Despite some notable accomplishments, the partnership, which both parties touted during its conception as the first of its kind, had been a rocky one from the beginning. The University's first announcement of its agreement to outsource through Trammell Crow initiated public outcry and even a lawsuit over employee benefits and students and staff expressed anger over lack of campus input in the executive decision making.

And it was a deluge of problems including understaffing and inefficiency that led to Penn scaling back the original contract from 10 years to three years and reassuming on-campus facilities management less than two years after the partnership was first announced.
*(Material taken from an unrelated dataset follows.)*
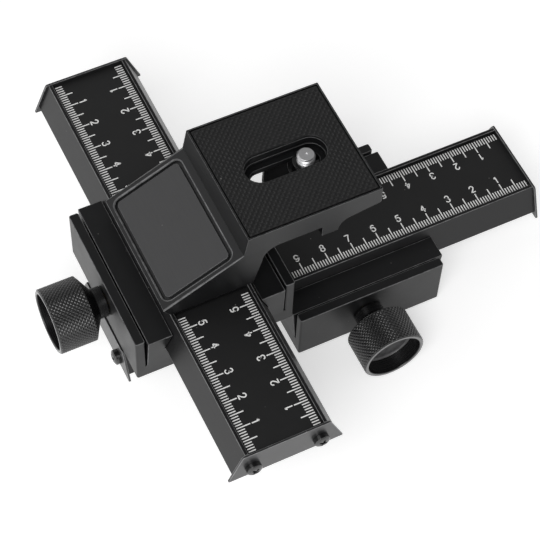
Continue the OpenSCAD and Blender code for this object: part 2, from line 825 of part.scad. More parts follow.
// Room for the thumb wheel between the front and back walls
module wheel_hollow() {
  left = foot_right - seat_gap;
  right = platform_right + 2 * plan_round + over;
  difference() {
    along_rail(bracket_l - 2 * wall) polygon([
      [left, lip_h - over], [right, lip_h - over], [right, plate_under], [left, plate_under]
    ]);
    translate([0, -slot_boss_w / 2, slot_under])
      cube([slot_right + (recess_slot_w + wall) / 2, slot_boss_w, plate_under - slot_under + over]);
    translate([right - over - 2 * plan_round - wall, -bracket_l / 2, rib_right_z])
      cube([wall + over + 2 * plan_round, bracket_l, plate_under - rib_right_z + over]);
  }
}

module slot_cuts() {
  translate([0, 0, liner_z]) long_hole(slot_left, slot_right, recess_slot_w, platform_z);
  translate([0, 0, ledge_in_slot])
    long_hole(slot_left, slot_right, recess_slot_w - 2 * liner_step, platform_z);
  translate([0, 0, slot_under - over]) long_hole(slot_left, slot_right, screw_slot_w, platform_z);
}

// Puts a piece on the cover's slope: x runs up the slope from its low edge, z stands off it
module on_cover() {
  translate([-cover_low_x, 0, cover_low_z]) rotate([0, -cover_angle, 0]) children();
}

module panel_shape(grow, h) {
  translate([panel_place + panel_w / 2, 0, 0])
    slab(panel_w + 2 * grow, panel_l + 2 * grow, h, panel_round + grow);
}

module upper_bracket() upper_moving() translate([0, bracket_y, label_z]) children();

module camera_bracket() {
  pad_w = platform_right - platform_left - 2 * rim_w;
  color(casting_black) upper_bracket() difference() {
    union() {
      difference() {
        bracket_block();
        cover_hollow();
        wheel_hollow();
      }
      intersection() {
        bracket_block();
        for (p = bracket_screw_places)
          translate([p[0], p[1], lip_h]) cylinder(r = boss_r, h = bracket_screw_bite);
      }
    }
    slot_cuts();
    translate([platform_left + rim_w + pad_w / 2, 0, platform_z - pad_t])
      slab(pad_w, bracket_l - 2 * rim_w, pad_t + over, plan_round / 2);
    on_cover() translate([0, 0, -panel_sunk]) panel_shape(panel_gap, panel_sunk + over);
    for (p = bracket_screw_places)
      translate([p[0], p[1], lip_h - over])
        cylinder(r = bracket_screw_r + seat_gap, h = bracket_screw_bite + over - wall / 2);
  }
}

module bracket_screws() {
  seat = rail_bottom + bracket_screw_sunk;
  reach = rail_top + bracket_screw_bite - wall / 2 - seat_gap - seat;
  color(screw_black) upper_moving()
    for (p = bracket_screw_places_in_rail) translate([p[0], p[1], seat])
      mirror([0, 0, 1]) cap_screw(bracket_screw_r, reach, bracket_cap_r, bracket_cap_h);
}

module cover_panel() {
  color(plate_black) upper_bracket()
    on_cover() translate([0, 0, -panel_sunk]) panel_shape(0, panel_t);
}

module platform_pad() {
  pad_w = platform_right - platform_left - 2 * rim_w - 2 * pad_gap;
  color(pad_black) upper_bracket() difference() {
    translate([(platform_left + platform_right) / 2, 0, platform_z - pad_t])
      slab(pad_w, bracket_l - 2 * rim_w - 2 * pad_gap, pad_t, plan_round / 2);
    translate([0, 0, platform_z - pad_t - over])
      long_hole(slot_left, slot_right, recess_slot_w, pad_t + 2 * over);
  }
}

module on_stud() upper_bracket() translate([stud_x, 0, 0]) children();

// Washer under the platform, which slides along the slot with the screw
module screw_washer() {
  color(screw_black) on_stud() translate([0, 0, slot_under - pad_slot_gap - washer_t]) difference() {
    cylinder(r = washer_r, h = washer_t);
    translate([0, 0, -over]) cylinder(r = stud_r + run_gap, h = washer_t + 2 * over);
  }
}

// Spring clip in the screw's groove, which hangs the screw on the ledge of the slot
module screw_clip() {
  color(knob_black) on_stud() translate([0, 0, ledge_in_slot + pad_slot_gap]) difference() {
    cylinder(r = screw_clip_r, h = screw_clip_t);
    translate([0, 0, -over]) cylinder(r = shank_cut_r + run_gap, h = screw_clip_t + 2 * over);
    translate([0, -clip_gap_w / 2, -over])
      cube([screw_clip_r + over, clip_gap_w, screw_clip_t + 2 * over]);
  }
}

module camera_screw() {
  groove = ledge_in_slot + pad_slot_gap;
  color(steel) on_stud() rotate_extrude($fn = 96) polygon([
    [0, wheel_top - wheel_t], [wheel_r - wheel_edge, wheel_top - wheel_t],
    [wheel_r, wheel_top - wheel_t + wheel_edge], [wheel_r, wheel_top - wheel_edge],
    [wheel_r - wheel_edge, wheel_top], [hub_r, wheel_top], [hub_r, hub_top],
    [stud_r, hub_top], [stud_r, groove - run_gap], [shank_cut_r, groove - run_gap],
    [shank_cut_r, groove + screw_clip_t + run_gap], [stud_r, groove + screw_clip_t + run_gap],
    [stud_r, stud_top - stud_edge], [stud_r - stud_edge, stud_top], [0, stud_top]
  ]);
}

base_carriage();
tripod_insert_small();
tripod_insert_large();
lower_bushes();
lower_gib();
lower_drag_screws();
lower_pinion();
lower_knob();
lower_knob_grub();
lower_shaft_clip();
lower_rail();
lower_scale();
lower_rack();
lower_rack_screws();
lower_end_plate_left();
lower_end_plate_right();
lower_end_screws();
upper_carriage();
carriage_screws();
upper_bushes();
upper_gib();
upper_drag_screws();
upper_pinion();
upper_knob();
upper_knob_grub();
upper_shaft_clip();
upper_rail();
upper_scale_near();
upper_scale_far();
upper_rack();
upper_rack_screws();
upper_end_plate_near();
upper_end_plate_far();
upper_end_screws();
camera_bracket();
bracket_screws();
cover_panel();
platform_pad();
screw_washer();
screw_clip();
camera_screw();
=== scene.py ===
# Four-way macro focusing rail: two rack and pinion stages crossed at a right angle, with a
# camera bracket on the upper one. Millimetres become metres by mm. The sections follow the
# rail as it is put together, from the castings up to the camera screw.
import json
import math
import bmesh
import bpy
import numpy as np
from mathutils import Matrix

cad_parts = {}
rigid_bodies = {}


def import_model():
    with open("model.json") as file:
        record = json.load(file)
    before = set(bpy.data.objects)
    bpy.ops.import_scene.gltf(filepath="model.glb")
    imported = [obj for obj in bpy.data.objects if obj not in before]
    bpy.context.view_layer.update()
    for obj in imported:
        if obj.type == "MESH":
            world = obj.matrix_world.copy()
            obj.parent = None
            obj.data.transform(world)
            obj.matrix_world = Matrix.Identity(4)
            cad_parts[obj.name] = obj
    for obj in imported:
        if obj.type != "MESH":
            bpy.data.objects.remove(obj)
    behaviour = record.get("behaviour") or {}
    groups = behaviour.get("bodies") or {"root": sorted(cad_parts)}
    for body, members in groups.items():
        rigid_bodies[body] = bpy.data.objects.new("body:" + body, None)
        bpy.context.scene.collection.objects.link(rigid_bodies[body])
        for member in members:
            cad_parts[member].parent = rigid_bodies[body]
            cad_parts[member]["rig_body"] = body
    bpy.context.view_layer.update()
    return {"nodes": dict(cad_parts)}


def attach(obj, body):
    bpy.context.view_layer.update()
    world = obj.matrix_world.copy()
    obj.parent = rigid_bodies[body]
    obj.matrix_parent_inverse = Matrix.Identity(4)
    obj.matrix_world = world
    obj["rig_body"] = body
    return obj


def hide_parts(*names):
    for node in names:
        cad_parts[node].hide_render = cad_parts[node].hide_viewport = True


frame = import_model()
cad = frame["nodes"]
mm = 0.001


# ------------------------------------------------------------------ Carriage castings
# Two aluminium castings, milled where a rail slides in them and then coated satin black.
# The lower one stands on the tripod. The upper one is screwed across the lower rail's left
# end. Each has a thin strip along both sides, parted from its jaws by a narrow slit.
def add(tree, kind, settings=(), **inputs):
    """One shader node. A value that is a socket is linked to the input of that name, and
    any other value is set on it. Underscores in a name stand for spaces, and i with a
    number means the input at that place."""
    node = tree.nodes.new("ShaderNode" + kind)
    for key, value in dict(settings).items():
        setattr(node, key, value)
    for key, value in inputs.items():
        socket = node.inputs[int(key[1:]) if key[0] == "i" and key[1:].isdigit()
                             else key.replace("_", " ")]
        if isinstance(value, bpy.types.NodeSocket):
            tree.links.new(value, socket)
        else:
            socket.default_value = value
    return node


def calc(tree, operation, *values, clamp=False):
    """Result of one arithmetic node on sockets or numbers."""
    inputs = {f"i{n}": value for n, value in enumerate(values)}
    return add(tree, "Math", {"operation": operation, "use_clamp": clamp}, **inputs).outputs[0]


def ramp(tree, value, low, high, out_low=0.0, out_high=1.0):
    """Value carried from the span low to high onto the span out_low to out_high, smoothly."""
    return add(tree, "MapRange", {"interpolation_type": "SMOOTHSTEP"}, Value=value,
               From_Min=low, From_Max=high, To_Min=out_low, To_Max=out_high).outputs[0]


def mixed(tree, share, first, second):
    """Colour first turned into colour second by a share from 0 to 1."""
    return add(tree, "Mix", {"data_type": "RGBA"}, i0=share, i6=first, i7=second).outputs[2]


def effect(name, **own):
    """Empty shader group for one effect. Every effect takes a colour, a roughness and a
    height in millimetres, changes them by its own named values, and gives them back."""
    tree = bpy.data.node_groups.new(name, "ShaderNodeTree")
    shared = {"Colour": (0.0, 0.0, 0.0, 1.0), "Roughness": 0.4, "Height": 0.0}

    def new_socket(label, value, in_out):
        kind = "Float" if isinstance(value, float) else "Color" if len(value) == 4 else "Vector"
        return tree.interface.new_socket(
            label.replace("_", " "), in_out=in_out, socket_type="NodeSocket" + kind)

    for label, value in {**shared, **own}.items():
        new_socket(label, value, "INPUT").default_value = value
    for label, value in shared.items():
        new_socket(label, value, "OUTPUT")
    given = tree.nodes.new("NodeGroupInput").outputs
    taken = tree.nodes.new("NodeGroupOutput").inputs
    place = add(tree, "TexCoord").outputs["Object"]
    return tree, given, taken, place


def pass_on(tree, taken, colour, roughness, height):
    """Joins the three results of an effect to its outputs."""
    for label, value in (("Colour", colour), ("Roughness", roughness), ("Height", height)):
        tree.links.new(value, taken[label])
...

And while this new arrangement was an improvement over the old one, the tough times continued as projects, including the Houston Hall and Perelman Quad renovations, ran into long delays. Even now, endeavors such as the Schattner Dental Building construction and the filling of several retail vacancies along Walnut, Sansom and Locust streets remain unfinished.

Blaik characterized the termination not as indicative of the relationship's failure, but instead as the natural result of Penn's financial and structural evolution over the past several years.

"The objectives we set out to accomplish four years ago have been accomplished," Blaik said. "We are the envy of the rest of higher education, in terms of how we run it, how efficient it is, the kind of expertise we bring to the table... Outsourcing was a significant material part of our strategy to turn around the department, and as such, it has been a tremendous success."

Because Penn has hired most employees involved with former Trammell Crow projects in-house, administrators said projects will continue as scheduled.

Rodin said that the University will now use outsourcing only on a very limited basis, hiring individual experts to help manage Penn's real estate and only large companies to tackle the contract management of major construction projects.

"We have a lot more in-house expertise now than we did when we began our relationship with Trammell Crow," Rodin said. "We'll make decisions now on an as-needed basis."